La mestiza y aguerrida selección francesa es poderosa, sin duda (ahí está por ejemplo el joven atleta y goleador Mbappe o la estrella Griezmann), como lo fuera (aún más) la de Zidane en 1998. Así que al final logró llevarse la copa ante una selección de Croacia (recuerdo ahora que otro comentarista de este Mundial decía: Selección Colombia, en vez de Selección de Colombia, quizá me he perdido alguna clase lingüística) que propuso buen fútbol. Y que, sin el estropicio que le hiciera el árbitro de marras, acaso podría haber ganado la Gran Copa.
Alemania y Brasil cayeron inexplicablemente (o explicablemente, por lo que he dicho o sugerido antes).
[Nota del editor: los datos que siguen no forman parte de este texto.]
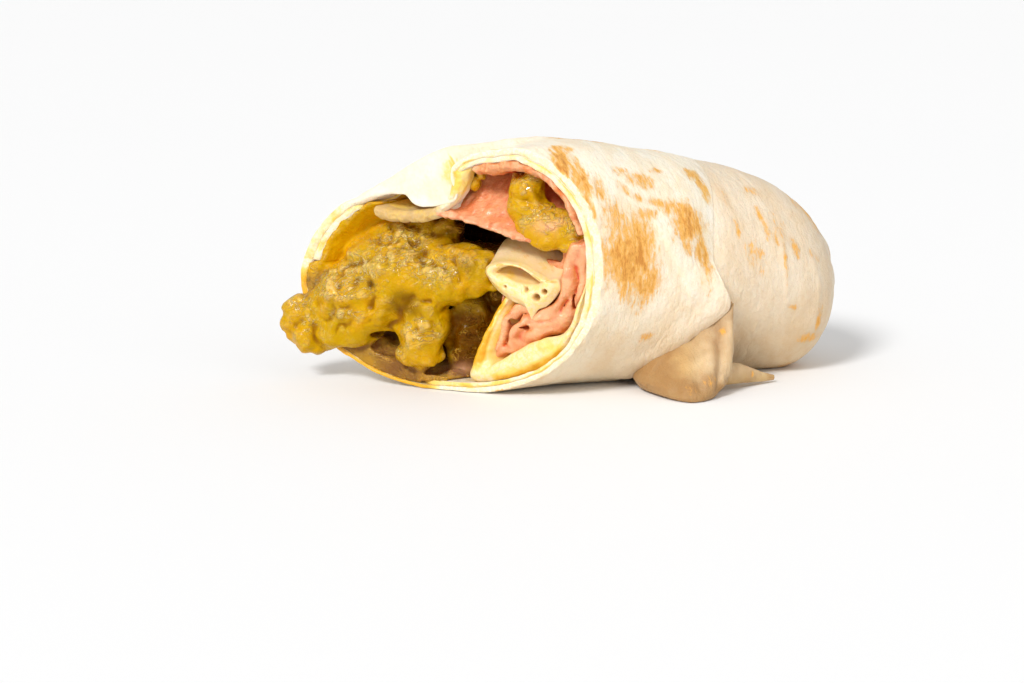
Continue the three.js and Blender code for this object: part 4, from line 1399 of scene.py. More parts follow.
# Paired rows of (p, z) on the outer and inner side of each layer.
V_FOLD = [
    (8.4, 24.0, 10.4, 23.3), (5.4, 19.6, 7.8, 19.1), (3.2, 14.6, 5.8, 15.1), (1.1, 9.6, 4.3, 10.7),
    (-0.6, 5.6, 4.0, 8.2), (-0.9, 3.2, 4.2, 7.0), (0.6, 2.2, 4.7, 6.6), (4.0, 2.6, 6.0, 7.4),
    (8.0, 3.2, 9.5, 9.8), (13.4, 5.0, 13.8, 12.4), (18.0, 7.4, 17.3, 13.7), (20.8, 9.6, 20.6, 14.9),
    (23.0, 12.0, 23.0, 16.6), (25.0, 15.2, 24.7, 18.8), (26.8, 19.0, 26.0, 21.8),
    (28.0, 23.6, 26.9, 24.8), (28.8, 29.6, 27.8, 29.8),
]
TONGUE = [
    (3.2, 28.6, 6.0, 28.5), (3.9, 30.1, 6.6, 29.2), (6.4, 31.0, 8.0, 29.8), (9.6, 31.3, 9.8, 30.1),
    (12.6, 30.8, 12.2, 29.7), (15.8, 29.2, 14.6, 28.3), (18.6, 27.9, 16.0, 27.3),
    (20.9, 27.6, 16.6, 26.8), (21.6, 25.6, 16.2, 26.3), (20.2, 23.2, 15.2, 26.1),
    (18.2, 21.3, 14.2, 26.0), (16.2, 20.3, 13.2, 26.0), (15.2, 18.9, 12.6, 26.1),
    (14.75, 17.9, 12.2, 26.2), (14.2, 19.6, 11.8, 26.3), (12.6, 21.0, 11.0, 26.5),
    (10.0, 21.9, 9.6, 27.0), (6.8, 23.8, 8.0, 27.7), (4.4, 26.3, 6.8, 28.1),
]
# Pits in the tongue's front: (p, z), radius and depth.
TONGUE_HOLES = [
    (13.6, 24.9, 0.45, 1.4), (16.2, 23.4, 0.8, 2.0), (18.2, 24.9, 0.6, 1.8), (8.6, 25.4, 0.35, 0.8),
]
# Height of the V's underside and of the line where the tongue's two layers meet, each as (p, z).
V_UNDERSIDE = [(4.0, 2.6), (8.0, 3.2), (13.4, 5.0), (18.0, 7.4), (20.8, 9.6), (23.0, 12.0)]
TONGUE_SEAM = [
    (4.0, 29.3), (6.8, 30.35), (9.7, 30.7), (12.4, 30.2), (15.2, 28.75), (17.3, 27.6), (20.0, 27.2),
]


def tongue_lift(p, depth):
    """How far the rolled tongue rises behind the cut."""
    return 4.6 * smooth(depth, 0.2, 11) + 0.25 * noise(np.stack([p, depth, 0 * p], -1), 5, 91)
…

Y España, que no tuvo suficiente empuje para encarar más y estar más fuerte en defensa (el portero, lo siento, a años luz del belga Curtois, aunque no debiera hacer comparaciones de mal gusto) se quedó en la estacada ante una anfitriona Rusia, que no ofreció nada de fútbol, pero sí una resistencia a prueba de bombas.
Se cayeron dos de mis mitos de infancia y juventud: Alemania (idealizada por sus jugadores, entre ellos el magnífico Beckenbahuer, y quizá porque allí iban a parar muchos emigrantes nocedenses) y Brasil (por su descomunal juego, sus talentos, entre ellos Neymar, y también porque mi padre emigró a ese país carioca).
En este Mundial llegué a pensar desde un inicio (a veces me da por pensar, qué cosas, incluso en los recibos de la luz y del agua...), que la canarinha sería la campeona. Pero no acerté, porque ni soy el estrafalario vidente Rappel ni el fútbol es ninguna ciencia exacta, por fortuna.